Trump isn’t alone in his contempt for basic governing norms. Florida Gov. Ron DeSantis, who currently is the only GOP candidate vaguely within spitting distance of Trump in the opinion polls, has over the past few years taken a number of measures to centralize power in Florida. He has eviscerated the independence of higher education institutions, directly intervened in setting school curricula, and promised, if elected president, to use presidential powers expansively in his war against “woke” regulations in the military and other institutions.
For months now, other leading GOP hopefuls, including Nikki Haley and Tim Scott, have embraced Trump’s assault on the Justice Department. They have made it a point of honor to go on the attack before they even know what Trump is being charged with or what evidence the department’s investigators have to back up these charges.

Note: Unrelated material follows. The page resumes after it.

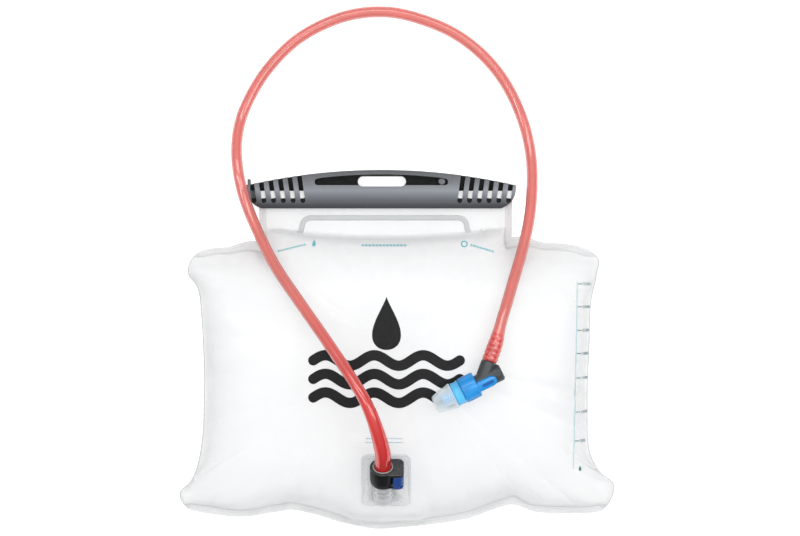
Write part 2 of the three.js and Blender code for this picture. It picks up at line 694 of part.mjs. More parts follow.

Seven years ago, too many critics dismissed Trump’s worst impulses as hyperbole, as the calculated bluster of a consummate showman. But once elected, Trump proved their optimism wrong, promptly attempting to enact a host of authoritarian promises, from Muslim travel bans to family separation on the border. In 2024, no one should have the luxury of ignorance regarding Trump’s political impulses. When he says that he wants to concentrate power in the hands of the president, and when he demands personal loyalty from top government and civil service officials, he means it. In plain view, Trump and the plethora of GOP candidates who need his base in order to win are crafting a program for autocratic capture. Let no one say, after the fact, that they didn’t know.